The MIPI Alliance announced key advancements and activities designed to enhance advanced driver assistance systems (ADAS), autonomous driving systems (ADS) and other automotive applications.
Trends such as the proliferation of camera, display, radar, lidar and other sensors are creating growing demand for high-performance wired interfaces in vehicles.
While drawing on its existing specifications for mobile devices, MIPI is developing and enhancing automotive specifications to meet the stringent requirements of automotive OEMs, Tier 1 suppliers, SoC designers and other industry providers in areas such as reliability, functional safety and low electromagnetic interference (EMI).
New automotive white paper
In a white paper, “MIPI Alliance: Driving the Wires of Automotive,” MIPI lays out how it is leveraging its current specifications for automotive applications and developing enhancements and new specifications for this sector. Download it here.
The white paper includes an in-depth look at the upcoming MIPI A-PHY specification and its key technical advantages. Development work is well underway on the MIPI A-PHY v1.0 physical layer specification, which will provide the automotive industry with a unified in-vehicle connectivity standard that meets the industry’s need for high speed, low latency, functional safety, lightweight wiring, low power consumption and the desired economies of scale.
A-PHY support for broadest spectrum of speed needs
A-PHY is being developed as an asymmetric data link in a point-to-point topology with high-speed unidirectional data, embedded bidirectional control data and optional power delivery over a single cable. It will support both coaxial cables up to 15 meters and shielded differential pair (SDP) cables, each with up to four inline connectors.
A key application of A-PHY is to directly and efficiently carry the near-ubiquitous MIPI Camera Serial Interface-2 (MIPI CSI-2) and MIPI Display Serial Interface-2 (MIPI DSI-2) protocols between components anywhere in a vehicle, as well as other interface types. These protocols currently use the short-reach MIPI D-PHY and MIPI C-PHY physical layers and require a “bridge” to a proprietary long-reach PHY to connect widely dispersed systems.
A-PHY will offer a single long-reach physical layer so designers can use the same long-reach bridge transport technology in all cases. Later, cameras, displays and SoCs will natively support A-PHY, eliminating the need for bridge chips altogether.
MIPI A-PHY is being developed on two profiles to support speeds of 2-16 Gbps, with a roadmap to 24-48 Gbps and beyond, to suit a broad spectrum of use cases and design needs.
Profile 1, for lower-speed applications, is expected to deliver up to about 8 Gbps over 15 meters and offer a lowest-cost, low-complexity solution for simple implementation and shorter time to market.
Profile 2 will support all A-PHY speeds and provide a pathway to higher speeds for applications that require them. The two profiles will interoperate to ensure compatibility, as well as gradual system scale-up. When complete, A-PHY will serve a broad spectrum of longer-reach, high-speed connectivity needs, including IoT and industrial applications.
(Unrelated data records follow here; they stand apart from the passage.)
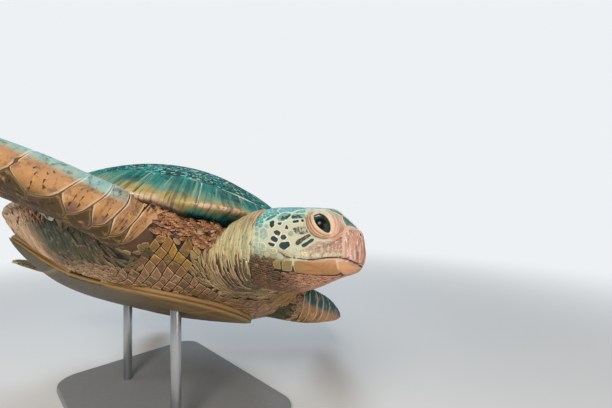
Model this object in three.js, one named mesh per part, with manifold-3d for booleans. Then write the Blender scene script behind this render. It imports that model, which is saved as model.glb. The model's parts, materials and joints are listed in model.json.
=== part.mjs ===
// Green sea turtle (Chelonia mydas), life size: an adult gliding with its right side up and its head level,
// held over a flat plate by two rods. Millimetres, +Z up, +X the way the turtle heads, +Y to its left.
// The origin is under the plate. The body has a frame of its own, with its origin inside the shell, which is
// banked and turned nose up; the head has another, turned to the left.
import * as THREE from 'three';
import { ParametricGeometry } from 'three/addons/geometries/ParametricGeometry.js';
import { mergeVertices } from 'three/addons/utils/BufferGeometryUtils.js';
import Module from 'manifold-3d';

const wasm = await Module();
wasm.setup();

// ---------- driving dimensions ----------
const shellUnit = 950; // the plan of the shell is drawn in shares of this; the shell is 0.98 of it long
const domeHeight = 206; // top of the shell over the body frame's origin
const hullDepth = 148; // underside of the shell below the body frame's origin
const rimThickness = 9; // marginal plates
const plastronThickness = 24;
const gap = 0.3; // left between pieces that touch

const bankAngle = THREE.MathUtils.degToRad(-25.4); // right side up
const noseUpAngle = THREE.MathUtils.degToRad(11.4);
const bodyHeight = 400; // the body frame's origin over the floor
const headYaw = THREE.MathUtils.degToRad(27); // to the turtle's left
const headPitch = THREE.MathUtils.degToRad(-5.5);
const headPlace = new THREE.Vector3(572, 16, -28); // the head frame's origin in the body frame
const occiput = -84; // where the head ends and the neck begins, along the head
const eyeRadius = 17.5;
const eyePlace = new THREE.Vector3(14, 35, 37); // in the head frame, mirrored for the other side

const baseLength = 620;
const baseWidth = 440;
const baseThickness = 18;
const baseCorner = 60;
const baseBevel = 3;
const rodRadius = 12;
const rodPlaces = { front: 165, rear: -185 }; // along the turtle's midline, in the body frame
const rodDepthInPlastron = 16;

const sides = { left: 1, right: -1 };

const colours = {
  carapace: 0x2f5a4c,
  plastron: 0xd8b884,
  skin: 0xb59a78,
  neck: 0xc2b078,
  head: 0xb9b39a,
  jaw: 0xd9c08c,
  forearm: 0xc9a070,
  blade: 0xb58a5c,
  hindBlade: 0x5d5744,
  eye: 0x15181a,
  claw: 0x6b5a40,
  plate: 0xd9d6cf,
  rod: 0x9a9b9c,
};

// ---------- tools ----------

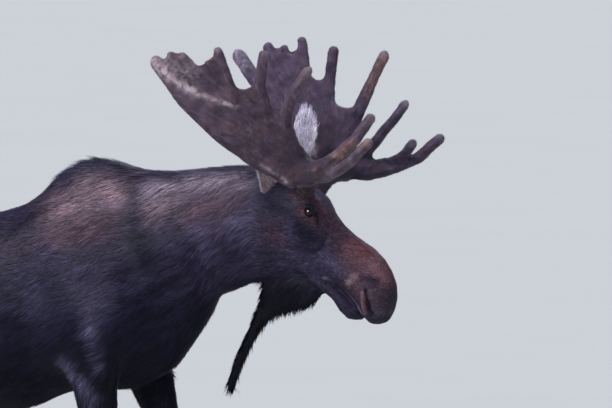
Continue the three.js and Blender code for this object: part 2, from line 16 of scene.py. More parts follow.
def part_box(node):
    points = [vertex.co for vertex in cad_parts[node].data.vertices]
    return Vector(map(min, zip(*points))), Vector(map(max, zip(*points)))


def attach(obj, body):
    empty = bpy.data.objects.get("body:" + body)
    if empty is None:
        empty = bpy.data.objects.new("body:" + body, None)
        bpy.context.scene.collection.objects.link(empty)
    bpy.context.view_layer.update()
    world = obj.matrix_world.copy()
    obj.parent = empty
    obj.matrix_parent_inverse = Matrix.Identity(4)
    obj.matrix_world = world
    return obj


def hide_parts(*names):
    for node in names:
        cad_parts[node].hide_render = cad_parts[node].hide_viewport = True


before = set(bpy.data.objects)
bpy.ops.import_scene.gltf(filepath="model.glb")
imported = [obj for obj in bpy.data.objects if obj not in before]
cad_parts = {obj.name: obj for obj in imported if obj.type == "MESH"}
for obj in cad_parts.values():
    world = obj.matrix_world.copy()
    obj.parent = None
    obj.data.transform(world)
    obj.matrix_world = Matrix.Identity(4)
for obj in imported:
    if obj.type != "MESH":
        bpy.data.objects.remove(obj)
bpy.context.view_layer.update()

Next generation of automotive electronics specifications
MIPI A-PHY v1.0 specification work is expected to be completed by the end of 2019, with the specification available in early 2020. Meanwhile, MIPI is now identifying requirements for A-PHY v2.0, and OEMs, Tier 1 suppliers and others in the automotive ecosystem are invited to join MIPI to contribute to this important work. It’s anticipated that the first vehicles using A-PHY components will be in production in 2024.
MIPI is also updating other specifications to meet the requirements of increasingly advanced vehicles and to help system designers, developers and manufacturers bring new technologies and features to market more quickly and at lower costs. For example, MIPI CSI-2 v3.0 was released recently—a significant update of the primary interface used to connect camera sensors to application processors. Enhancements include RAW-24, for representing individual image pixels with greater precision, which could help autonomous vehicles to more accurately identify obstacles and hazards.
“MIPI Alliance is involved in automotive standards-making at an exciting time in the evolution of the industry,” said Joel Huloux, chairman of MIPI Alliance. “Similar to the impacts of standardization in the mobile industry, so too will MIPI specifications significantly shape the automotive industry. The activities underway and the active involvement of our members at key industry events and other forums demonstrate how MIPI is helping to define the next generation of automotive electronics interfaces.”